Zachary Keck
February 12, 2015
Russia’s Strategic Missile Forces are conducting their largest drills ever, according a state-run media outlets.
On Tuesday, Col. Igor Yegorov, a spokesman for the Strategic Missile Forces, toldInterfax-AVN that the unit began the largest drill in its history on Thursday. According to Yegorov, over 30 missile regiments and both road-mobile and silo-based missile systems are expected to participate in the massive drills.
The exercise it taking place across a vast sway of territory, covering an incredible twelve different regions in the country, from Tver region in western Russia to the Irkutsk region in the east. According to Google Maps, that’s a distance of about 3,998 km (2,484 miles).
Yegorov said the drills will test the Strategic Missile Forces’ preparedness for a wide variety of potential scenarios.
"Strategic missile units are practicing a broad range of missions, including red alert, maneuvering in actual combat and deterrence of sabotage units and precision-guidance attacks of a simulated enemy," Interfax quoted Yegorov as saying.
The spokesman for the unit went on to explain that the first day of the drill was devoted largely to defending deployed road-mobile missiles from sophisticated enemy sabotage attacks. “According to the drill scenario, sabotage groups of the simulated enemy laid mines on combat patrolling routes [of missile units] and applied poisonous chemicals to the area adjacent to their field positions," Yegorov said, Interfax reported.
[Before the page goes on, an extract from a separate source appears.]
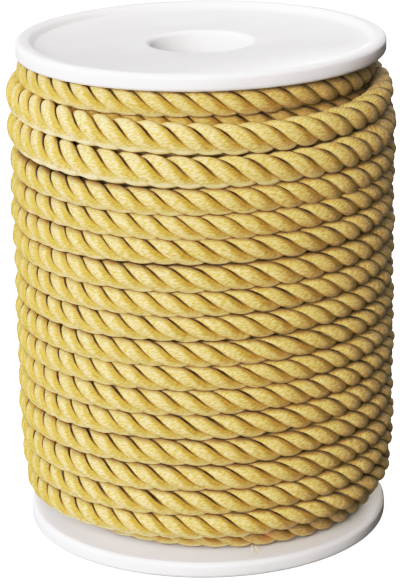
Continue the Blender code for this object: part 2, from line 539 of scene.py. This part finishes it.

The drill’s focus on protecting deployed road-mobile missile units is indicative of Russia’s desire to better operationalize its strategic forces to execute its nuclear doctrine. Although the Soviet Union maintained a no-first use military doctrine, the erosion of Russia’s conventional military power following the Cold War has forced Moscow to increase its reliance on its nuclear weapons to defend itself. As such, Russia abandoned its no-first use pledge in 1993 and, following NATO’s interventions in the Balkans in the 1990s, issued a new National Security Concept in late 1999 (officially adopted in 2000).
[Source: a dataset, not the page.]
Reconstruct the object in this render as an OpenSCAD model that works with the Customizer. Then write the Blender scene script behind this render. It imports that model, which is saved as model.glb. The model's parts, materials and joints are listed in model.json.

This document lowered the threshold for when Moscow would consider using nuclear weapons to include “preventing aggression on any scale… against Russia and its allies.” In this sense, Russia’s nuclear doctrine is similar to the one the U.S. quietly used throughout most of the Cold War to “offset” the Soviet Union’s numerically superior conventional forces in Europe.
Despite its greater reliance on these weapons, for many years Russia’s nuclear capabilities continued to atrophy, even as arms control agreements with the United States greatly reduced the size of Moscow’s strategic arsenal. In fact, by the middle of the 2000s some U.S. security analysts argued America had achieved nuclear primacy.
Since securing his third term as president in 2012, however, Vladimir Putin has sought to reverse this trend by modernizing Russia’s nuclear forces. Indeed, shortly before the 2012 presidential elections in Russia, Putin pledged, “We should not tempt anyone by allowing ourselves to be weak. We will, under no circumstances, surrender our strategic deterrent capability. Indeed, we will strengthen it.” Similarly, just last December Russia’s Chief of the General Staff, Valery Gerasimov, said that the country’s nuclear modernization will be the Defense Ministry’s top priority in 2015.
True to their word, Russia has undertaken an ambitious effort to modernize all three legs of its nuclear triad by 2021.It has also announced plans to add an additional 8,500 troops to the Strategic Missile Forces by 2020.
As part of this larger effort, Russia has been conducting increasingly frequent and more sophisticated snap nuclear exercises like the one that is currently taking place.